Hyperplanes of finite-dimensional normed spaces with the maximal relative projection constant

TL;DR

This paper investigates the conditions under which hyperplanes in finite-dimensional normed spaces attain the maximal relative projection constant, providing new bounds and characterizations that deepen understanding of projection behavior.

Contribution

It establishes an equivalent condition for maximal projection constants, offers bounds for subspaces in three-dimensional spaces, and relates the number of such subspaces to the facets of the unit ball.

Findings

Characterization of equality cases for Bohnenblust's projection constant bound

Existence of subspaces with projection constant less than 4/3 in 3D spaces

Upper bounds on the number of hyperplanes with maximal projection constant

Abstract

The \emph{relative projection constant} $\lambda(Y, X)$ of normed spaces $Y \subset X$ is defined as $\lambda(Y, X) = \inf \{ ||P|| : P \in \mathcal{P}(X, Y) \}$, where $\mathcal{P}(X, Y)$ denotes the set of all continuous projections from $X$ onto $Y$. By the well-known result of Bohnenblust for every $n$-dimensional normed space $X$ and its subspace $Y$ of codimension $1$ the inequality $\lambda(Y, X) \leq 2 - \frac{2}{n}$ holds.
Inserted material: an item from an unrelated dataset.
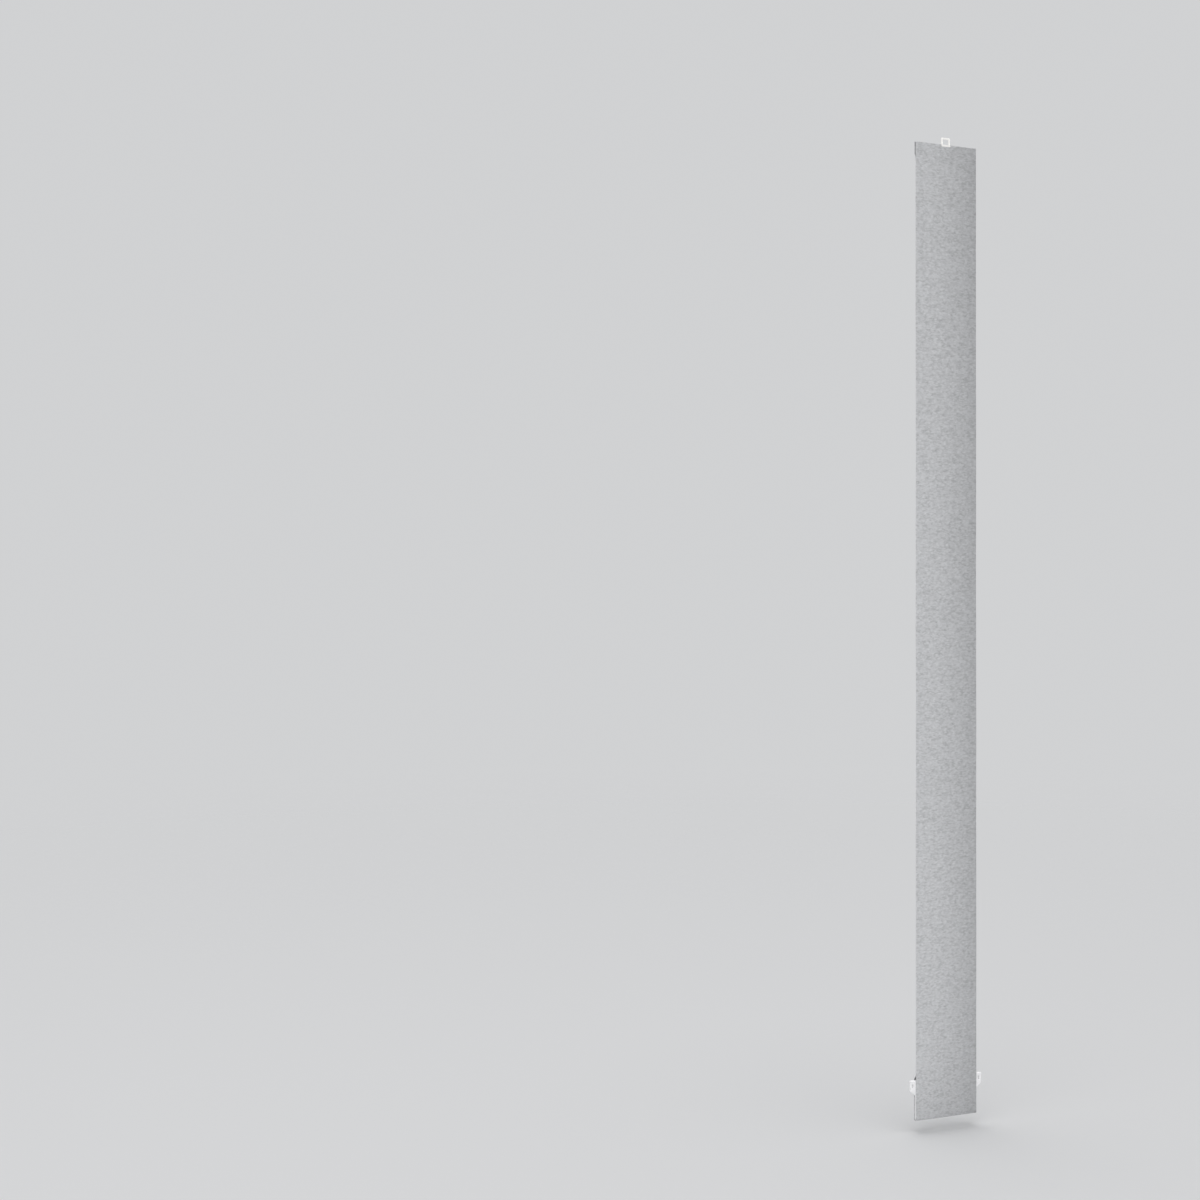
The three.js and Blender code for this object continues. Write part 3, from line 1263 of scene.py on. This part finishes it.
    def light_strip(self, lit: list[bpy.types.Object]) -> None:
        """Stands a tall narrow light in front of the vane's left edge, which the camera can't see.

        Args:
            lit: the pieces that it lights.
        """
        lamp = bpy.data.lights.new("strip_light", "AREA")
        lamp.shape = "RECTANGLE"
        lamp.size = self.strip_width
        lamp.size_y = self.strip_top - self.strip_foot
        lamp.energy = self.strip_power
        strip = self.add("strip_light", lamp)
        middle = (self.strip_top + self.strip_foot) / 2
        place = np.array([CAD_BOX[0].x, -self.strip_ahead, middle])
        aim(strip, place, np.array([0, 0, middle]))
        strip.visible_camera = False
        self.keep_to(strip, lit)
        log.info("strip light: %.2f W", self.strip_power)

    def stand_camera(self) -> None:
        """Stands the camera where the photograph was taken from."""
        data = bpy.data.cameras.new("camera")
        data.lens = self.lens
        data.sensor_width = self.sensor
        camera = self.add("camera", data)
        place = -self.camera_ahead * self.forward() - self.camera_aside * self.right()
        camera.location = (place[0], place[1], self.camera_height)
        camera.rotation_euler = (math.pi / 2, 0, -self.turn)
        bpy.context.scene.camera = camera

    def build(self, pieces: list[bpy.types.Object]) -> None:
        """Builds the studio.

        Args:
            pieces: the vane's pieces.
        """
        bpy.context.scene.view_settings.view_transform = "Standard"
        self.stand_camera()
        self.lay_floor()
        self.light_sky()
        self.soft_light("key_light", self.key_power, self.key_place)
        self.keep_to(self.soft_light("back_light", self.back_power, self.back_place), pieces)
        self.keep_to(self.soft_light("side_light", self.side_power, self.side_place), pieces)
        cloth = [piece for piece in pieces if piece.name == "cloth_strip"]
        mouldings = [piece for piece in pieces if piece not in cloth]
        self.keep_to(self.soft_light("fill_light", self.fill_power, self.fill_place), mouldings)
        self.light_top()
        self.light_strip(cloth)


def aim(lamp: bpy.types.Object, place: np.ndarray, target: np.ndarray) -> None:
    """Places a lamp and turns it to face a point.

    Args:
        lamp: the lamp.
        place: where it stands.
        target: the point it faces.
    """
    lamp.location = place
    lamp.rotation_euler = Vector(target - place).to_track_quat("-Z", "Y").to_euler()


def main() -> None:
    """Clears the default scene and builds the vane and its studio."""
    logging.basicConfig(level=logging.INFO, format="%(name)s: %(message)s")
    for name in ("Cube", "Light", "Camera"):
        stray = bpy.data.objects.get(name)
        if stray:
            bpy.data.objects.remove(stray)
    ClothStrip().hang()
    Hanger().dress()
    Weight().dress()
    Studio().build(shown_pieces())


if __name__ == "__main__":
    main()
The main goal of the paper is to study the equality case in the theorem of Bohnenblust. We establish an equivalent condition for the equality $\lambda(Y, X) = 2 - \frac{2}{n}$ and present several applications. We prove that every three-dimensional space has a subspace with the projection constant less than $\frac{4}{3} - 0.0007$. This gives a non-trivial upper bound in the problem posed by Bosznay and Garay. In the general case, we give an upper bound for the number of $(n-1)$-dimensional subspaces with the maximal relative projection constant in terms of the facets of the unit ball of $X$. As a consequence, every $n$-dimensional normed space $X$ has an $(n-1)$-dimensional subspace $Y$ with $\lambda(Y, X) < 2-\frac{2}{n}$. This contrasts with the seperable case in which it is possible that every hyperplane has a maximal possible projection constant.